The ISM and Markit’s PMI Manufacturing surveys fell slightly as manufacturing growth continued to moderate. The more highly followed ISM index shows that price pressures continue, with the sub-index rising from 81.2 to 85.7. Inventories rose while new orders dropped considerably from 66.7 to 59.8, indicating that output will slow in the months ahead. Along the same lines, ISM output expectations are now at a 12 month low. PMI notes, “the pace of new order growth is the slowest for ten months.” Regarding inflation, they state, “the latest increase was the fastest since data collection began in May 2007.”

The graph below, courtesy of Nordea Markets, highlights that the drop in new orders and increase in inventories portends ISM could turn below 50, signaling that a contraction in the manufacturing sector might occur in the next few months.

USA ISM Order Inventories

Don’t dismiss slowing in the manufacturing index as there is a high correlation to the annual change in S&P 500 earnings and the annual change in market returns.

ISM Manufacturing Vs EPS Annual Change

Three Minutes On Markets And Money Is Back!!

Markets Continue To Rally, Despite Weak Internals

The Yield Curve is Inverting

The yield curve is starting to invert, albeit not in a well-followed part of the curve. Currently, the 30-year yield is 1.98%, below the 20-year yield (2.015%). Historically, as shown below, an inversion between the 2yr and 10yr maturities (blue line is negative) signals a recession is coming in the next six months to a year. The current 20-yr/30-yr inversion is only a start. We will watch to see if more well-followed curve inversions start occurring. The most followed, 2-yr/10-yr curve still has over 100 bps before it inverts.

10 Yr Treasury Constant Maturity - 2-Yr Treasury Constant Maturity

Event Of The Week

The event of the week will be the Fed’s FOMC policy meeting on Wednesday. Most expect the Fed will announce a $15 billion reduction in its schedule of asset purchases. Assuming they follow through, the market will see if continued inflationary pressures are moving them to speed up the taper schedule and/or begin discussions on raising interest rates sooner than expected. A taper reduction of greater than $15 billion per month will be a surprise for the markets.

The ISM manufacturing survey on Monday and Markit PMI survey on Wednesday, together, will provide further light on manufacturing sentiment. In addition to the headline numbers, traders will focus on the surveys’ inflation, deliveries, inventories, and employment subcomponents. On Wednesday, ADP will release their employment report, followed on Friday by the BLS. While still essential data, employment may now be taking a back seat to inflation regarding the path of monetary policy.

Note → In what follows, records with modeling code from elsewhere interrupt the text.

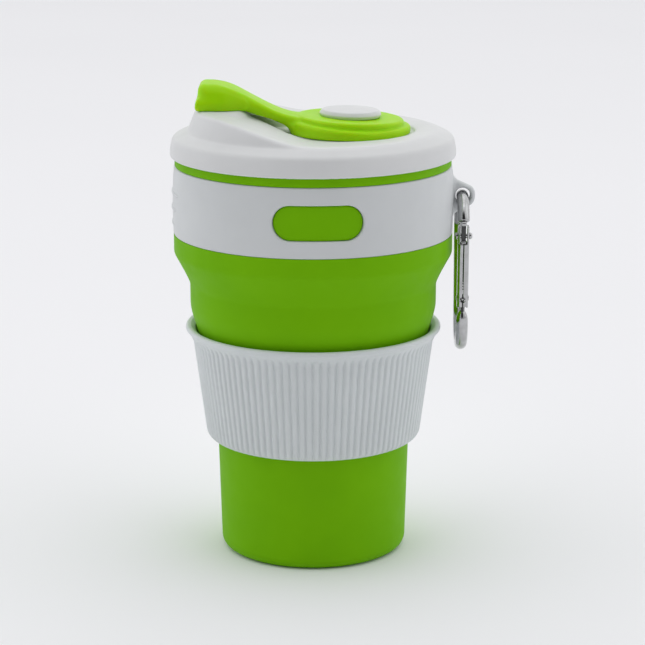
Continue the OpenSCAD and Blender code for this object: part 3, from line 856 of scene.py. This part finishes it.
def stopper():
    """Stopper: a two-step disc, a strap that swells out of its edge, and a cap with a plug for the spout."""
    step = 0.3
    low = np.array([CAP_X - 1.5, -DISC_R - 1.2, SPOUT_Z - 8.6])
    high = np.array([DISC_X + DISC_R + 1.2, DISC_R + 1.2, CAP_TOP_Z + 1.2])
    x, y, z = field_grid(low, high, step)
    foot_z = POCKET_Z - 5
    lower_outline = rounded([
        (-5, foot_z, 0), (DISC_R - 0.3, foot_z, 0), (DISC_R, DISC_STEP_Z, 1.2), (-5, DISC_STEP_Z, 0),
    ])
    lower_lift = STEP_TILT * (DISC_X + 6 - x) + 0.0036 * np.maximum(x - DISC_X, 0) ** 2
    lower = turned_field(lower_outline, x, y, z, DISC_X, lower_lift)
    lower = soft_common(lower, POCKET_Z - z, 0.6)
    upper_outline = rounded([
        (-5, POCKET_Z, 0), (DISC_UPPER_R, POCKET_Z, 0), (DISC_UPPER_R, DISC_TOP_Z, 1.0), (-5, DISC_TOP_Z, 0),
    ])
    upper = turned_field(upper_outline, x, y, z, DISC_X, DISC_TILT * (DISC_X - x))
    disc = soft_union(lower, np.maximum(upper, POCKET_Z - z), 0.6)
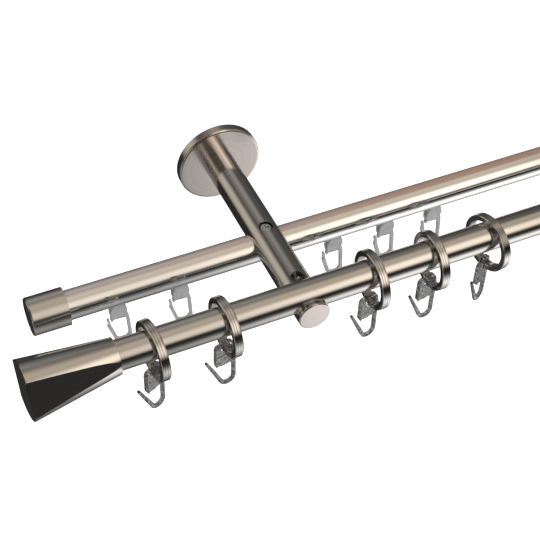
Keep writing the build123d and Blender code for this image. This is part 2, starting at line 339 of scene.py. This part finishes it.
def reflectionBand(net, here):
    x, y, z = net.axes(here)
    radius = (railHigh.z - railLow.z) / 2
    backShare, upShare = [share / radius for share in railLook["crown"]]
    side = (y - railMiddle.y) * backShare + (z - railMiddle.z) * upShare
    strength = net.smooth(x, *railLook["fadeIn"]) * (1 - railLook["leastSatin"]) + railLook["leastSatin"]
    return net.smooth(side, *railLook["crownEdges"]) * strength


def paintReflectionBand(net, here, colour):
    return net.blend(reflectionBand(net, here), colour, railLook["satinTint"])


def reflectionBandMetal(net, here):
    return 1 - reflectionBand(net, here) * railLook["satin"]


railMetal = brushedMetal("railNickel", railLook, alongX, shade=paintReflectionBand, metal=reflectionBandMetal)
dress(railMetal, "rear_rail")

# screws, nuts and fixing plates

screwLook = dict(nickel, tint=warm(0.82, 0.82, 0.81), streakTint=warm(0.7, 0.7, 0.69), roughness=0.14)
screws = ("rail_screws", "pole_grub_screws", "plate_grub_screws", "finial_grub_screws")
dress(brushedMetal("screwSteel", screwLook, alongX), *screws)
zincLook = dict(nickel, tint=warm(0.66, 0.67, 0.66), streakTint=warm(0.52, 0.53, 0.52), roughness=0.34)
dress(brushedMetal("zincSteel", zincLook, alongX), "rail_nuts", *bothEnds("fixing_plate"))
print("rail and screws done")

# plastics

clearLook = {
    "tint": warm(0.86, 0.86, 0.86), "cloud": warm(0.12, 0.12, 0.122), "clearness": 0.97,
    "clouds": (520.0, 2.0, 0.5), "contrast": (0.36, 0.66),
    "roughness": 0.02, "cloudRoughness": 0.06,
    "ripples": (900.0, 2.0, 0.5), "rippleShare": 0.2, "depth": 0.00012, "strength": 0.8,
}
greyLook = dict(clearLook, tint=warm(0.58, 0.585, 0.585), cloud=warm(0.49, 0.495, 0.495), clearness=0.25,
                clouds=(260.0, 2.0, 0.5), contrast=(0.25, 0.75), roughness=0.28, depth=0.00003)
acrylicIndex = 1.49


def mouldedPlastic(name, look):
    material = bpy.data.materials.new(name)
    net = Net(material)
    here = net.add("ShaderNodeTexCoord")["Object"]
    cloud = net.smooth(net.noise(here, *look["clouds"]), *look["contrast"])
    height = cloud + net.noise(here, *look["ripples"]) * look["rippleShare"]
    bump = net.add("ShaderNodeBump", None, {
        "Strength": look["strength"], "Distance": look["depth"], "Height": height})
    shader = net.add("ShaderNodeBsdfPrincipled", None, {
        "Base Color": net.blend(cloud, look["cloud"], look["tint"]),
        "Roughness": look["roughness"] + cloud * look["cloudRoughness"], "IOR": acrylicIndex,
        "Transmission Weight": look["clearness"], "Normal": bump["Normal"]})
    net.add("ShaderNodeOutputMaterial", None, {"Surface": shader["BSDF"]})
    return material


places = range(1, len(ringYaws) + 1)
dress(mouldedPlastic("clearHook", clearLook), *[f"ring_hook_{place}" for place in places])
dress(mouldedPlastic("greyHook", greyLook), *[f"glider_hook_{place}" for place in places],
      *[f"glider_{place}" for place in places])
print("plastics done")

# the studio that the metal mirrors: soft lights, each a band of angles in the plane across the poles, where
# 0 is the front horizon, 90 is straight up and -90 straight down

studio = {
    "lights": {      # where each rises and falls, its colour, and its share at the near and the far end
        "floor": {"rise": (-112, -46), "fall": (-58, -14), "colour": (1.34, 1.34, 1.30), "ends": (0.23, 1.0)},
        "skirting": {"rise": (-170, -118), "fall": (-98, -72), "colour": (0.14, 0.14, 0.14),
                     "ends": (0.1, 1.0)},
        "window": {"rise": (4, 33), "fall": (48, 78), "colour": (1.32, 1.18, 1.0), "ends": (0.59, 1.0)},
        "ceiling": {"rise": (50, 82), "fall": (94, 126), "colour": (0.50, 0.43, 0.34), "ends": (1.0, 0.98)},
        "wall": {"rise": (112, 146), "fall": (152, 182), "colour": (0.17, 0.17, 0.16), "ends": (1.0, 0.2)},
    },
    "nearSide": 0.20, "farSide": 0.40,     # how far a ray leans to the right where near and far levels begin
    "dusk": 0.055, "gapLevel": 0.02, "gap": (4, 20),      # the level elsewhere, and about the horizon
    "backSide": (-0.10, 0.12), "backLevel": 0.45, "behind": (0.35, 0.6),      # the near back is dimmer
    "cards": (      # round ones, whose edges are given in degrees from the middle
        {"towards": (-0.73, 0.62, 0.28), "outer": 27, "inner": 4, "colour": (0.46, 0.42, 0.36)},
        {"towards": (0.10, 0.62, 0.78), "outer": 30, "inner": 4, "colour": (0.15, 0.135, 0.12)},
        {"towards": (-0.775, -0.62, 0.11), "outer": 22, "inner": 5, "colour": (0.55, 0.50, 0.42)},
    ),
    "nearEnd": (-0.10, 0.11), "nearEndLevel": 0.12,      # where the front lights end on either side
    "farEnd": (0.45, 0.60), "farEndLevel": 0.30,
    "ahead": (-0.1, 0.3), "overhead": (-0.3, 0.1),       # and which rays that reaches
    "throughPlastic": 0.14,                # how much of the background shows through clear plastic
    "diffuse": 0.75,                       # the level that lights matt surfaces
    "background": 1.0,
}


def mirroredLight(net, angle, farness):
    # one light after the other, each at its near share, its far share or between
    away = net.smooth(angle.size(), *studio["gap"])
    colour = net.blend(away, grey(studio["gapLevel"]), grey(studio["dusk"]))
    for light in studio["lights"].values():
        near, far = light["ends"]
        band = net.smooth(angle, *light["rise"]) * (1 - net.smooth(angle, *light["fall"]))
        share = farness * (far - near) + near
        colour = net.mix("ADD", band * share, colour, warm(*light["colour"]))
    return colour


def makeWorld():
    world = bpy.data.worlds.new("studio")
    scene.world = world
    net = Net(world)
    towards = net.add("ShaderNodeTexCoord")["Generated"]
    x, y, z = net.axes(towards)
    radians = net.add("ShaderNodeMath", {"operation": "ARCTAN2"}, {0: z, 1: 0 - y})["Value"]
    angle = radians * math.degrees(1)
    farness = net.smooth(x, studio["nearSide"], studio["farSide"])
    farLight = mirroredLight(net, angle, 1.0)
    mirrored = mirroredLight(net, angle, farness)
    dim = net.smooth(y, *studio["behind"]) * (1 - net.smooth(x, *studio["backSide"]))
    mirrored = net.blend(dim * (1 - studio["backLevel"]), mirrored, grey(0.0))
    nearFade = (1 - net.smooth(x, *studio["nearEnd"])) * (1 - studio["nearEndLevel"])
    farFade = net.smooth(x, *studio["farEnd"]) * (1 - studio["farEndLevel"])
    reach = (1 - net.smooth(y, *studio["ahead"])) * net.smooth(z, *studio["overhead"])
    mirrored = net.blend((nearFade + farFade) * reach, mirrored, grey(0.0))
    for card in studio["cards"]:
        nearness = net.vector("DOT_PRODUCT", towards, Vector(card["towards"]).normalized())
        edges = [math.cos(math.radians(card[edge])) for edge in ("outer", "inner")]
        mirrored = net.mix("ADD", net.smooth(nearness, *edges), mirrored, warm(*card["colour"]))
    ray = net.add("ShaderNodeLightPath")
    colour = net.blend(ray["Is Glossy Ray"], grey(studio["diffuse"]), mirrored)
    colour = net.blend(ray["Is Transmission Ray"], colour, farLight)
    seen = (ray["Is Camera Ray"] + ray["Is Transmission Ray"] * studio["throughPlastic"]).atMost(1)
    colour = net.blend(seen, colour, grey(studio["background"]))
    back = net.add("ShaderNodeBackground", None, {"Color": colour, "Strength": 1.0})
    net.add("ShaderNodeOutputWorld", None, {"Surface": back["Background"]})
    world.cycles.sampling_method = "NONE"


floorLook = {"below": 0.55, "size": 14.0, "colour": grey(0.86), "glow": 0.62}


def makeFloor():
    low = Vector(cadBox[0])
    half = floorLook["size"] / 2
    middle = (Vector(cadBox[0]) + Vector(cadBox[1])) / 2
    height = low.z - floorLook["below"]
    turns = ((-1, -1), (1, -1), (1, 1), (-1, 1))
    corners = [(middle.x + a * half, middle.y + b * half, height) for a, b in turns]
    mesh = bpy.data.meshes.new("floor")
    mesh.from_pydata(corners, [], [(0, 1, 2, 3)])
    floor = bpy.data.objects.new("floor", mesh)
    scene.collection.objects.link(floor)
    material = bpy.data.materials.new("paleFloor")
    net = Net(material)
    ray = net.add("ShaderNodeLightPath")
    seen = ray["Is Camera Ray"] * floorLook["glow"]
    glow = net.add("ShaderNodeEmission", None, {"Color": grey(1.0), "Strength": seen})
    paint = net.add("ShaderNodeBsdfDiffuse", None, {"Color": floorLook["colour"]})
    both = net.add("ShaderNodeAddShader", None, {0: glow["Emission"], 1: paint["BSDF"]})
    net.add("ShaderNodeOutputMaterial", None, {"Surface": both["Shader"]})
    mesh.materials.append(material)
    floor.visible_glossy = False
    floor.visible_transmission = False


lamps = {
    "overFront": {"place": (-0.5, -1.3, 1.6), "size": 1.4, "watts": 16.0},
    "overBack": {"place": (0.9, 0.5, 1.8), "size": 1.4, "watts": 9.0},
}


def makeLamps():
    target = poleMiddle.lerp(railMiddle, 0.5)
    for name, look in lamps.items():
        data = bpy.data.lights.new(name, "AREA")
        data.shape = "DISK"
        data.size = look["size"]
        data.energy = look["watts"]
        lamp = bpy.data.objects.new(name, data)
        scene.collection.objects.link(lamp)
        lamp.location = look["place"]
        lamp.rotation_euler = (target - Vector(look["place"])).to_track_quat("-Z", "Y").to_euler()
        lamp.visible_glossy = False


makeWorld()
makeFloor()
makeLamps()
print("studio done")

# the photograph's camera, in degrees and metres, with its lens in millimetres

cameraLook = {"azimuth": -25.23, "elevation": 46.53, "roll": 1.5, "place": (-0.2510, -0.6269, 0.5973),
              "lens": 83.74, "sensor": 36.0, "nearest": 0.01}


def makeCamera():
    azimuth, elevation = math.radians(cameraLook["azimuth"]), math.radians(cameraLook["elevation"])
    back = Vector((math.sin(azimuth) * math.cos(elevation), -math.cos(azimuth) * math.cos(elevation),
                   math.sin(elevation)))
    data = bpy.data.cameras.new("photoCamera")
    data.lens = cameraLook["lens"]
    data.sensor_width = cameraLook["sensor"]
    data.clip_start = cameraLook["nearest"]
    camera = bpy.data.objects.new("photoCamera", data)
    scene.collection.objects.link(camera)
    roll = Matrix.Rotation(math.radians(cameraLook["roll"]), 3, "Z")
    turn = (-back).to_track_quat("-Z", "Y").to_matrix() @ roll
    camera.matrix_world = Matrix.Translation(cameraLook["place"]) @ turn.to_4x4()
    scene.camera = camera


makeCamera()
scene.view_settings.view_transform = "Standard"
print("camera done")

bpy.context.view_layer.update()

Europe May Have To Tighten Too

Euro-area inflation rose to 4.1%, the highest level in ten years, and above estimates for a gain of 3.7%. ECB President Christine Lagarde stated that she did not think the ECB would have to raise rates next year. However, traders feel differently as they are now pricing in a rate increase for later next year. Per Bloomberg:

Based on market pricing, investors are expecting the ECB to raise borrowing costs for the first time in more than a decade to bring the deposit rate to minus 0.3% within a year.” Keep in mind, rates are negative and still will be even after a rate hike.